Melioidosis, also called Whitmore’s disease, is an infectious disease that can infect humans or animals, caused by the bacterium Burkholderia pseudomallei (B. pseudomallei).
While in Darwin, Schully used a tool he developed with colleagues to continuously screen U.S. forces serving in B. pseudomallei endemic areas. He asked volunteers to fill out a brief questionnaire and give blood samples at the beginning of their deployment, mid-deployment, and again post-deployment. Each time, samples were screened for serological evidence of infection and then compared to the questionnaire responses to identify potential risk factors.

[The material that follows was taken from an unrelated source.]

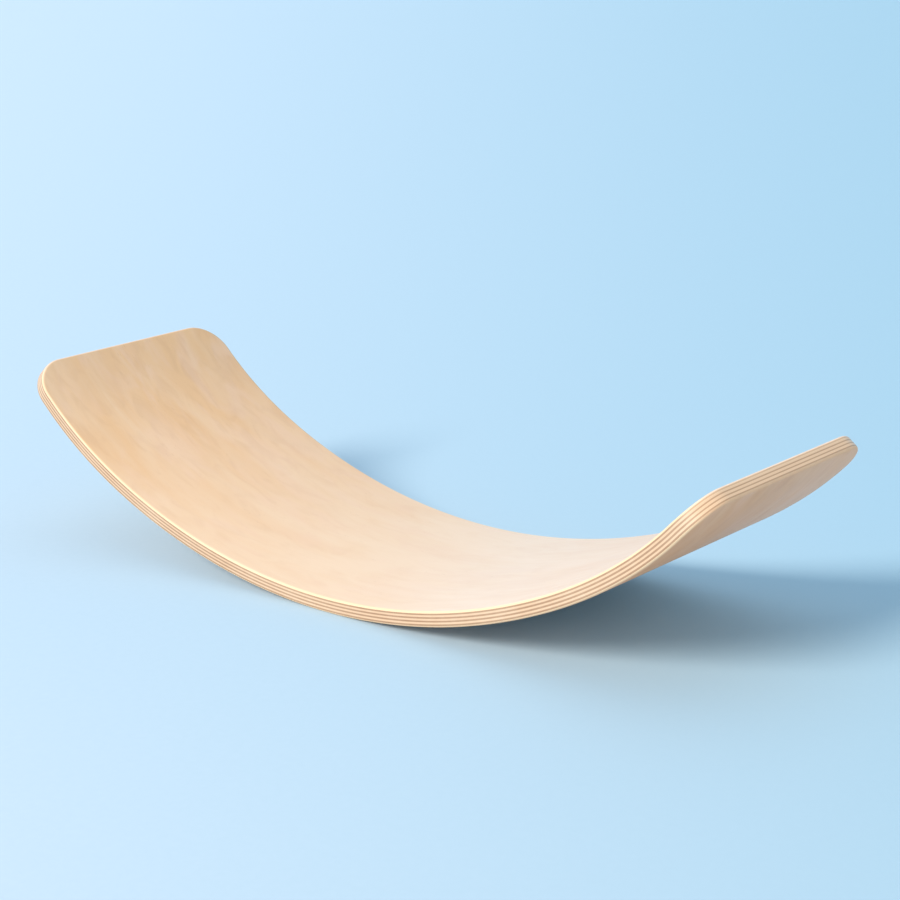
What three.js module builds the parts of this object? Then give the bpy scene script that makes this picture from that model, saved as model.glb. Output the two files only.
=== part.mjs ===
// Curved balance board of bent plywood, lying with its hollow side up.
// Millimetres, +Z up. X runs along the board and Y across it.
// The origin is the middle of the strip of the belly that touches the ground.

import * as THREE from "three";

// Flat sheet, measured before it is bent
const SHEET_LENGTH = 1100;
const BOARD_WIDTH = 300;
const CORNER_RADIUS = 44;

// Layers: a face veneer above and below, and a core that starts and ends with a cross veneer
const FACE_VENEER = 2.3;
const LONG_VENEER = 2.2;
const CROSS_VENEER = 1.7;
const LONG_VENEER_COUNT = 3;

// Bend of the middle of the thickness: an even arc, then each tip curls tighter towards its end
const BELLY_RADIUS = 765;
const BELLY_LENGTH = 580;
const TIP_RADIUS = 375;

// Rounding of the upper and lower arrises
const ARRIS_RADIUS = 3.4;

// Fineness of the facets: the number of strips is odd, so that a flat one lies in the middle
const STRAIGHT_STRIPS = 45;
const CORNER_STRIPS = 5;
const ARRIS_STEPS = 3;
const BEND_STEPS = 400;

// Worked out from the sizes above
const CROSS_VENEER_COUNT = LONG_VENEER_COUNT + 1;
const CORE_THICKNESS = LONG_VENEER_COUNT * LONG_VENEER + CROSS_VENEER_COUNT * CROSS_VENEER;
const THICKNESS = CORE_THICKNESS + 2 * FACE_VENEER;
const HALF_LENGTH = SHEET_LENGTH / 2;
const HALF_WIDTH = BOARD_WIDTH / 2;
const HALF_BELLY = BELLY_LENGTH / 2;
const CURL_RATE = (1 / TIP_RADIUS - 1 / BELLY_RADIUS) / (HALF_LENGTH - HALF_BELLY);
const STRIP_COUNT = STRAIGHT_STRIPS + 2 * CORNER_STRIPS;
const MIDDLE_STATION = (STRIP_COUNT - 1) / 2;
const QUARTER_TURN = Math.PI / 2;

const FACE_LOOK = { color: 0xf2dcc3, roughness: 0.42, metalness: 0 };
const LONG_LOOK = { color: 0xf5dcb8, roughness: 0.5, metalness: 0 };
const CROSS_LOOK = { color: 0xcfab80, roughness: 0.58, metalness: 0 };

// Slope of the bent sheet at a distance from its middle, in radians.
function slopeAt(distance) {
  const curled = Math.max(0, distance - HALF_BELLY);
  return distance / BELLY_RADIUS + (CURL_RATE * curled * curled) / 2;
}

// Where a point of the flat sheet's middle layer goes when the sheet is bent.
function bendAt(along) {
  const distance = Math.abs(along);
  const side = Math.sign(along);
  const step = distance / BEND_STEPS;
  let x = 0;
  let z = 0;
  for (let index = 0; index < BEND_STEPS; index += 1) {
    const slope = slopeAt((index + 0.5) * step);
    x += Math.cos(slope) * step;
    z += Math.sin(slope) * step;
  }
  return { x: side * x, z, slope: side * slopeAt(distance) };
}

// How far the outline draws in at a level of the thickness, where an arris is rounded.
function insetAt(level) {
  const depth = Math.min(level, THICKNESS - level, ARRIS_RADIUS);
  const reach = ARRIS_RADIUS - depth;
  return ARRIS_RADIUS - Math.sqrt(ARRIS_RADIUS * ARRIS_RADIUS - reach * reach);
}

// A station is a line across the flat sheet: its distance along and its half width.
function stationAt(index, inset) {
  const cornerRadius = CORNER_RADIUS - inset;
  const straightHalf = HALF_LENGTH - CORNER_RADIUS;
  const fromEnd = Math.min(index, STRIP_COUNT - index);
  if (fromEnd < CORNER_STRIPS) {
    const side = index === fromEnd ? -1 : 1;
    const turn = (QUARTER_TURN * fromEnd) / CORNER_STRIPS;
    const along = side * (straightHalf + cornerRadius * Math.cos(turn));
    return { along, halfWidth: HALF_WIDTH - CORNER_RADIUS + cornerRadius * Math.sin(turn) };
  }
  const share = (2 * (index - CORNER_STRIPS)) / STRAIGHT_STRIPS - 1;
  return { along: straightHalf * share, halfWidth: HALF_WIDTH - inset };
}

// A point of the bent board, in height above the lowest point of the middle layer.
function bentPoint(index, level, sideAcross) {
  const station = stationAt(index, insetAt(level));
  const bend = bendAt(station.along);
  const offset = level - THICKNESS / 2;
  const x = bend.x - offset * Math.sin(bend.slope);
  const z = bend.z + offset * Math.cos(bend.slope);
  return new THREE.Vector3(x, sideAcross * station.halfWidth, z);
}

// Levels of a veneer's rings: its two faces, and the steps of a rounded arris between them.
function levelsBetween(lower, upper) {
  const steps = [];
  for (let index = 1; index <= ARRIS_STEPS; index += 1) {
    const depth = ARRIS_RADIUS * (1 - Math.cos((QUARTER_TURN * index) / ARRIS_STEPS));
    steps.push(depth, THICKNESS - depth);
  }
  const inside = steps.filter((level) => level > lower && level < upper);
  inside.sort((first, second) => first - second);
  return [lower, ...inside, upper];
}

// One veneer: a flat box cut to the rounded outline, then bent over the mould.
function veneerGeometry(lower, upper) {
  const levels = levelsBetween(lower, upper);
  const layers = levels.length - 1;
  const ground = bentPoint(MIDDLE_STATION, 0, 1).z;
  const geometry = new THREE.BoxGeometry(1, 1, 1, STRIP_COUNT, 1, layers);
  const position = geometry.attributes.position;
  for (let vertex = 0; vertex < position.count; vertex += 1) {
    const index = Math.round((position.getX(vertex) + 0.5) * STRIP_COUNT);
    const level = levels[Math.round((position.getZ(vertex) + 0.5) * layers)];
    const point = bentPoint(index, level, Math.sign(position.getY(vertex)));
    position.setXYZ(vertex, point.x, point.y, point.z - ground);
  }
  geometry.computeVertexNormals();
  return geometry;
}

// Lay-up from the top down, so that the numbers count down from the face that is stood on.
function layUp() {
  const layers = [{ name: "top_face_veneer", thickness: FACE_VENEER, look: FACE_LOOK }];
  for (let index = 1; index <= CROSS_VENEER_COUNT; index += 1) {
    layers.push({ name: `cross_veneer_${index}`, thickness: CROSS_VENEER, look: CROSS_LOOK });
    if (index <= LONG_VENEER_COUNT) {
      layers.push({ name: `long_veneer_${index}`, thickness: LONG_VENEER, look: LONG_LOOK });
    }
  }
  layers.push({ name: "bottom_face_veneer", thickness: FACE_VENEER, look: FACE_LOOK });
  return layers;
}

// The whole board, each veneer lying on the one below it.
function balanceBoard() {
  const board = new THREE.Group();
  let upper = THICKNESS;
  for (const layer of layUp()) {
    const lower = upper - layer.thickness;
    const veneer = new THREE.Mesh(
      veneerGeometry(lower, upper),
      new THREE.MeshStandardMaterial(layer.look),
    );
    veneer.name = layer.name;
    board.add(veneer);
    upper = lower;
  }
  return board;
}

const group = balanceBoard();

export default group;
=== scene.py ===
"""The looks of the curved balance board: nine bent veneers of birch, on a blue floor in soft daylight.
Lengths are in metres. X runs along the board, Y across it, and Z is up."""

import math

import bmesh
import bpy
from mathutils import Matrix, Vector


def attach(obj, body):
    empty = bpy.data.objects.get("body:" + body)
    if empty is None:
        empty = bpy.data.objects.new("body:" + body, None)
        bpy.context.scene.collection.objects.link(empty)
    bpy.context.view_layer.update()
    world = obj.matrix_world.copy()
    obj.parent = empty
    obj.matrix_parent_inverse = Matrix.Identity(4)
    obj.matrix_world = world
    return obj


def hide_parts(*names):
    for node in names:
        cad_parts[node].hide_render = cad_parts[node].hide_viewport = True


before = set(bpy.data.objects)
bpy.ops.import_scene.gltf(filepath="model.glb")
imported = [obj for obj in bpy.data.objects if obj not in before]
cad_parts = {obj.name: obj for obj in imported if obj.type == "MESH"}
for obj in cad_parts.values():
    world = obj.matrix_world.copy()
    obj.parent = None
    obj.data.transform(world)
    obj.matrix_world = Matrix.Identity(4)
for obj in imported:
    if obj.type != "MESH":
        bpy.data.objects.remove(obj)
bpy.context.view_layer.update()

MM = 0.001

# Flat sheet before it is bent. It is 0.4 mm shorter than the CAD sheet, which bends in facets: a smooth bend
# of the full length would stand out of the CAD box at the tips.
SHEET_LENGTH = 1099.6 * MM
BOARD_WIDTH = 300 * MM
CORNER_RADIUS = 44 * MM
ARRIS_RADIUS = 3.4 * MM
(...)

“We need to understand the health risks faced by our forces deployed to the Pacific,” said Capt. Ryan Maves, program director, Infectious Diseases Fellowship, Naval Medical Center San Diego, and associate investigator on the study. “Melioidosis was a major threat to deployed U.S. service members during the Vietnam War, but our ability to diagnose this disease is still limited.”
As principal investigator of the study Schully collaborated with researchers and staff from NMRC, the Menzies School of Health Research in Darwin, and The University of Nevada, Reno.
He chose Darwin because it is a hyper-endemic area for B. pseudomallei. Because of its environmental habit, high probability of infection, and route of infection, melioidosis poses a significant danger to military forces deployed to such areas.
He conducted the first phase of the study in 2017 with slightly more than 300 Sailors and Marines participating. This year, another 300 volunteers have agreed to participate, though additional enrollments are expected after their unit’s return to their home base. There are also plans to conduct a final phase of the study in 2019.
“Our aim is to develop rapid and reliable diagnostic methods, as well as to find ways to reduce the risk of melioidosis in deployed service members,” Maves said.
Because of Schully’s findings, the U.S. Indo-Pacific Command (PACOM) has requested that the same forces serving in Darwin be screened for the mosquito-borne Ross River Virus, and Naval Medical Research Center Asia is using the study to provide additional surveillance of diseases endemic to Australia and the risks they present to the servicemembers.